Emmanuel Macron is an unlikely insurgent. A technocratic ex-banker with an elite education and a career that spanned the upper reaches of Parisian business and government, the 39-year-old is in some ways the physical embodiment of the French ruling class. Yet six months into his presidency, Macron surveys a political landscape that, thanks largely to his own disruptive influence, is unrecognisable from that which any of his recent precedessors had to contend with.
It would have been unthinkable, even two years ago, that France would be led by an Independent with no electoral experience, that his hastily-assembled movement would have a majority in the National Assembly and that the two blocs that shared power throughout the postwar period would be in disarray. He did this not by ignoring or pandering to the far-right, as did François Hollande and Nicolas Sarkozy, respectively, but by taking the fight to it.

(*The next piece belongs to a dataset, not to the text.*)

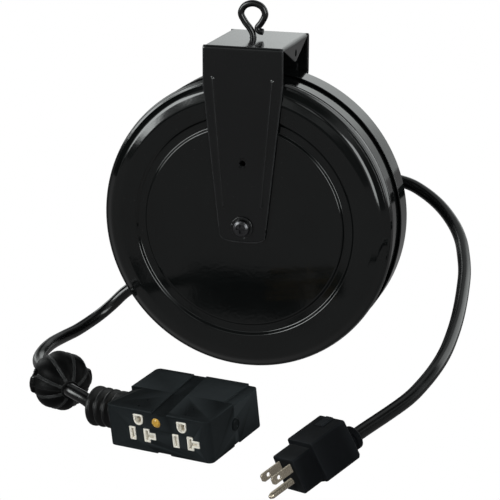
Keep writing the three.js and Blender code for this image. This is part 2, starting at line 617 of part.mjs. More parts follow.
function plugBody() {
  const nose = plateXZ([[-12.2, 6.6], [12.2, 6.6], [12.6, -14], [9, -20.7], [-9, -20.7], [-12.6, -14]], 0, 18);
  const grip = plateXZ([[-14.6, 9.9], [14.6, 9.9], [16.2, -14], [12, -21.3], [-12, -21.3], [-16.2, -14]], 17, 50);
  const collar = move(turned([[0, 49], [8.6, 49], [8.6, 57], [7.4, 58.6], [0, 58.6]], 12), 0, 0, CORD_EXIT[2]);
  const ridge = block(-4.5, 4.5, 38, 49, 9, 11.2);
  const sockets = [-1, 1].map((s) => {
    const x = (s * BLADE_GAP) / 2;
    return block(x - 1.1, x + 1.1, -1, 8.4, -3.6, 3.6);
  });
  const pinSocket = move(disc(PIN.r + GAP + 0.1, -1, 8.4, 10), 0, 0, PIN.z);
  const cordBore = move(disc(CORD_R + 0.5, 46, 60, 12), 0, 0, CORD_EXIT[2]);
  return cut(join(nose, grip, collar, ridge), ...sockets, pinSocket, cordBore);
}

function plugBlade(side) {
  const x = (side * BLADE_GAP) / 2;
  const [w, t] = [BLADE.wide / 2, BLADE.thick / 2];
  const outline = [[8, -w], [8, w], [-BLADE.long + 1.4, w], [-BLADE.long, w - 1.4],
    [-BLADE.long, -w + 1.4], [-BLADE.long + 1.4, -w]];
  const hole = alongX(disc(BLADE.hole, -3, 3, 10), x, BLADE.holeAt, 0);
  return cut(plateYZ(outline, x - t, x + t), hole);
}

piece("plug_body", plugBody(), RUBBER, plug);
piece("blade_line", plugBlade(1), BLADE_METAL, plug);
piece("blade_neutral", plugBlade(-1), BLADE_METAL, plug);
const pinShape = [[0, -PIN.long], [1.4, -PIN.long + 0.4], [PIN.r, -PIN.long + 2.4], [PIN.r, 8], [0, 8]];
piece("ground_pin", move(turned(pinShape, 12), 0, 0, PIN.z), BLADE_METAL, plug);
const plugBend = toPlug(PLUG_BEND);
const plugCord = bar([plugBend, [0.6, 72, -11.2], CORD_EXIT, [0, 53, -11], [0, 47, -11]], CORD_R, 8);
piece("plug_cord", withBall(plugCord, plugBend), CORD, plug);

// ---- Origin: the upper face of the bracket ----
const group = new THREE.Group();
group.name = "extension_cord_reel";
reel.position.z = -BRACKET.top;
group.add(reel);

export default group;
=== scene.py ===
"""Looks for a hanging extension cord reel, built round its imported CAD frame.

Every piece is laid out in millimetres round the drum's axle, as the CAD part is. build() then lowers it by
AXLE_DROP and scales it to metres, because the part's origin is on the bracket's upper face.
"""

import math

import bmesh
import bpy
import numpy as np
from mathutils import Matrix, Vector


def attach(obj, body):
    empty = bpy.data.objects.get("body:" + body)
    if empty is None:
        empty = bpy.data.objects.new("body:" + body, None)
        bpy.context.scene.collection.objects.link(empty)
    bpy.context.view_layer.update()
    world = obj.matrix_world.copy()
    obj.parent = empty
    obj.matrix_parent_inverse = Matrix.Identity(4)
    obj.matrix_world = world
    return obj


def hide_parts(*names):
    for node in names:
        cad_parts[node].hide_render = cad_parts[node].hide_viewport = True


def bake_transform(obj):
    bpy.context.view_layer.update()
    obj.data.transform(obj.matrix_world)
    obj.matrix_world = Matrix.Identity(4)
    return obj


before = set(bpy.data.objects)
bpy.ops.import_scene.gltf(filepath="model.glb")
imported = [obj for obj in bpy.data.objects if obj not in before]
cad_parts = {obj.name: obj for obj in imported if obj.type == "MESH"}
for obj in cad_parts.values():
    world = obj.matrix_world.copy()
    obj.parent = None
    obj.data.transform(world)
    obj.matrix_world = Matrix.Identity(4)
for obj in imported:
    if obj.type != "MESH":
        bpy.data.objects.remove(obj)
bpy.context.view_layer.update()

# ---- Driving dimensions, in millimetres, the same as the CAD part's ----
MM = 0.001
AXLE_DROP = 147.3  # the axle below the part's origin
CORD_R = 5.1
MOUTH_Y = -9.0
FRONT_Y, REAR_Y = -37.0, 37.0
SHEET = 1.3
OUT = np.array([math.cos(math.radians(213)), 0.0, math.sin(math.radians(213))])
LEG_FRONT, LEG_REAR = -39.5, 39.9
EYE_X, EYE_Y, EYE_WIRE = -4.0, 3.0, 2.7
BALL_AT = np.array([-106.6, -169.6, -97.0])
BALL_AXIS = np.array([0.645, -0.765, 0.0])
BOX_CORNER = np.array([-46.0, -223.0, -122.0])
BOX_YAW, BOX_PITCH, BOX_ROLL = -15.5, 5.3, -4.2
BOX_W, BOX_D, BOX_H, BOX_WALL, BOX_SEAM = 91.0, 69.0, 33.3, 2.5, 34.5
PORT_Y, PORT_Z = 25.0, 16.0
OUTLETS = (29.05, 67.4)
BLADE_Z, GROUND_Z, BLADE_GAP = 13.7, 25.6, 12.7
POSTS = ((11.0, 4.6), (85.4, 4.6))
BUTTON_Z, BUTTON_R = 16.6, 4.8
LENS_X, LENS_Z, LENS_R = 44.5, 25.0, 3.8
PLUG_NOSE = np.array([103.0, -271.0, -102.0])
PLUG_X, PLUG_Y, PLUG_Z = (0.776, -0.605, 0.177), (0.532, 0.78, 0.329), (-0.337, -0.161, 0.928)
LEAD_ROOT = np.array([0.0, 54.5, 0.0])
LEAD_OUT = np.array([0.962, -0.06, 0.265])
LEAD_BEND = (162.7, 14, 2.4)
BOX_BEND = (-80, -190.5, -100.5)
CORD_EXIT = (1.2, 0, -12.6)


# ---- Frames ----
def unit(v):
    v = np.asarray(v, float)
    return v / np.linalg.norm(v)


def frame_of(origin, x, y, z):
    m = np.eye(4)
    m[:3, 0], m[:3, 1], m[:3, 2], m[:3, 3] = x, y, z, origin
    return m


def along(origin, direction):
    """A frame whose Y axis lies along direction."""
    y = unit(direction)
    side = np.cross(y, (0, 0, 1)) if abs(y[2]) < 0.9 else np.cross(y, (1, 0, 0))
    x = unit(side)
    return frame_of(origin, x, y, np.cross(x, y))


def turn(axis, degrees):
    return np.array(Matrix.Rotation(math.radians(degrees), 3, axis))


IDENTITY = np.eye(4)
BOX_TURN = turn("Y", BOX_ROLL) @ turn("X", BOX_PITCH) @ turn("Z", BOX_YAW)
BOX = frame_of(BOX_CORNER, *BOX_TURN.T)
BALL = frame_of(BALL_AT, unit(np.cross(BALL_AXIS, (0, 0, 1))), unit(BALL_AXIS), (0, 0, 1))
PLUG = frame_of(PLUG_NOSE, unit(PLUG_X), unit(PLUG_Y), unit(PLUG_Z))


def at(matrix, point):
    return matrix[:3, :3] @ np.asarray(point, float) + matrix[:3, 3]


def shifted(matrix, x, y, z):
    moved = matrix.copy()
    moved[:3, 3] = at(matrix, (x, y, z))
    return moved


def x_along(matrix, x, y, z):
    """The frame at a point whose Y axis is the given frame's X axis."""
    m = matrix[:3, :3]
    return frame_of(at(matrix, (x, y, z)), m[:, 1], m[:, 0], -m[:, 2])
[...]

His stunning rise set a standard that Macron as president, hemmed in by institutions and the strictures of office, would always struggle to meet. But, six months in, his presidency already has important achievements to its name. He has become the first French president to comply with the EU’s 3 per cent budget-deficit ceiling and has begun to overhaul France’s 3,000-page labour code. Street protests against the latter fizzled out.
Macron has also been lucky: there has been no large-scale terrorist attack on his watch, the economy has begun to expand, Brexit is jump-starting the Franco-German motor at the heart of the EU, and the United States's retreat from global leadership under Donald Trump has enabled the French president to take a lead on issues such as global warming. He may be a policy wonk, but Macron's fondness for grand narratives – as demonstrated by his full-throated defence of the European project – has provided an antidote to the narrow proceduralism of modern European politics.
The focus on the president’s slipping opinion polls ratings is overdone, but Macron still has a long way to go to make good on his promise. He can be aloof and distant, and his plan to reduce the symbolically important wealth tax has helped to make the “president of the rich” label stick. Ultimately, his assault on sacred cows will be measured by his ability to bring down France’s chronic unemployment rate – a quarter of the country’s young people are looking for work – and address persistent problems in housing and education.
Europe has a lot riding on Macron's presidency. If he succeeds where his precedessors have failed and improves France's economic fortunes while helping to give the EU a new sense of purpose, he will have dealt a blow to the right-wing populists at home and abroad. But the converse is also true. If he fails, Marine Le Pen will be the first to benefit.